▸ **Required work**:
Your task is to output the data exactly as it stands.

▸ **Information provided**:
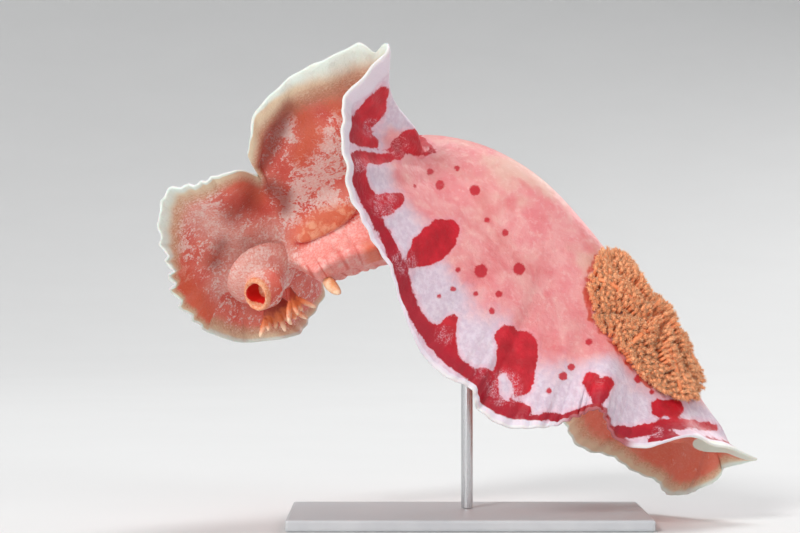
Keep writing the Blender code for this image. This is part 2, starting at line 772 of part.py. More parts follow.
# Colour, roughness and how metallic each kind of node is.
COLOURS = {
    "back": ((0.80, 0.42, 0.40), 0.38, 0.0),
    "mantle": ((0.82, 0.46, 0.46), 0.38, 0.0),
    "foot": ((0.85, 0.47, 0.40), 0.40, 0.0),
    "head": ((0.80, 0.30, 0.18), 0.35, 0.0),
    "oral": ((0.82, 0.50, 0.28), 0.40, 0.0),
    "flank": ((0.84, 0.48, 0.36), 0.38, 0.0),
    "rhinophore": ((0.78, 0.36, 0.22), 0.45, 0.0),
    "gill": ((0.78, 0.43, 0.24), 0.50, 0.0),
    "anal": ((0.78, 0.36, 0.30), 0.40, 0.0),
    "stand": ((0.75, 0.76, 0.78), 0.30, 0.0),
}


def paint():
    for obj in bpy.context.scene.objects:
        colour, roughness, metallic = COLOURS[obj.name.split("_")[0]]
        if obj.name == "stand_rod":
            colour, roughness, metallic = (0.62, 0.63, 0.65), 0.28, 1.0
        material = bpy.data.materials.new(obj.name)
        material.use_nodes = True
        surface = material.node_tree.nodes["Principled BSDF"]
        surface.inputs["Base Color"].default_value = (*colour, 1.0)
        surface.inputs["Roughness"].default_value = roughness
        surface.inputs["Metallic"].default_value = metallic
        obj.data.materials.clear()
        obj.data.materials.append(material)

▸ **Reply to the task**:
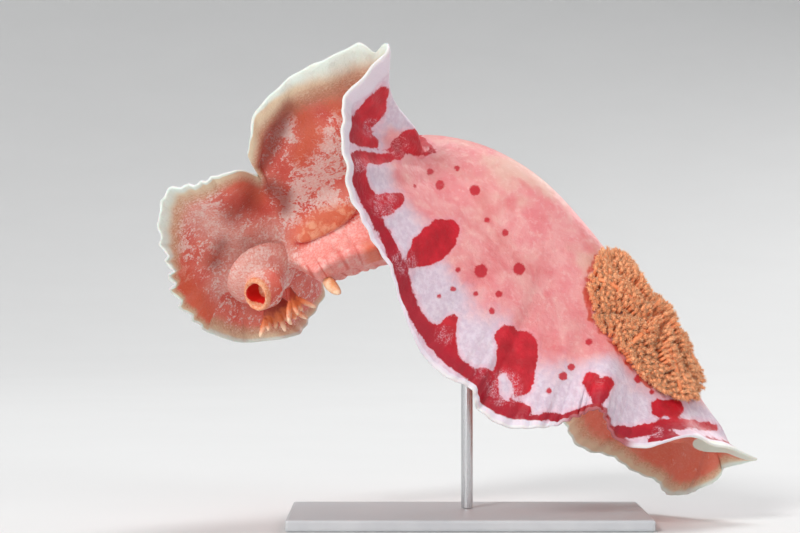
Keep writing the Blender code for this image. This is part 2, starting at line 772 of part.py. More parts follow.
# Colour, roughness and how metallic each kind of node is.
COLOURS = {
    "back": ((0.80, 0.42, 0.40), 0.38, 0.0),
    "mantle": ((0.82, 0.46, 0.46), 0.38, 0.0),
    "foot": ((0.85, 0.47, 0.40), 0.40, 0.0),
    "head": ((0.80, 0.30, 0.18), 0.35, 0.0),
    "oral": ((0.82, 0.50, 0.28), 0.40, 0.0),
    "flank": ((0.84, 0.48, 0.36), 0.38, 0.0),
    "rhinophore": ((0.78, 0.36, 0.22), 0.45, 0.0),
    "gill": ((0.78, 0.43, 0.24), 0.50, 0.0),
    "anal": ((0.78, 0.36, 0.30), 0.40, 0.0),
    "stand": ((0.75, 0.76, 0.78), 0.30, 0.0),
}


def paint():
    for obj in bpy.context.scene.objects:
        colour, roughness, metallic = COLOURS[obj.name.split("_")[0]]
        if obj.name == "stand_rod":
            colour, roughness, metallic = (0.62, 0.63, 0.65), 0.28, 1.0
        material = bpy.data.materials.new(obj.name)
        material.use_nodes = True
        surface = material.node_tree.nodes["Principled BSDF"]
        surface.inputs["Base Color"].default_value = (*colour, 1.0)
        surface.inputs["Roughness"].default_value = roughness
        surface.inputs["Metallic"].default_value = metallic
        obj.data.materials.clear()
        obj.data.materials.append(material)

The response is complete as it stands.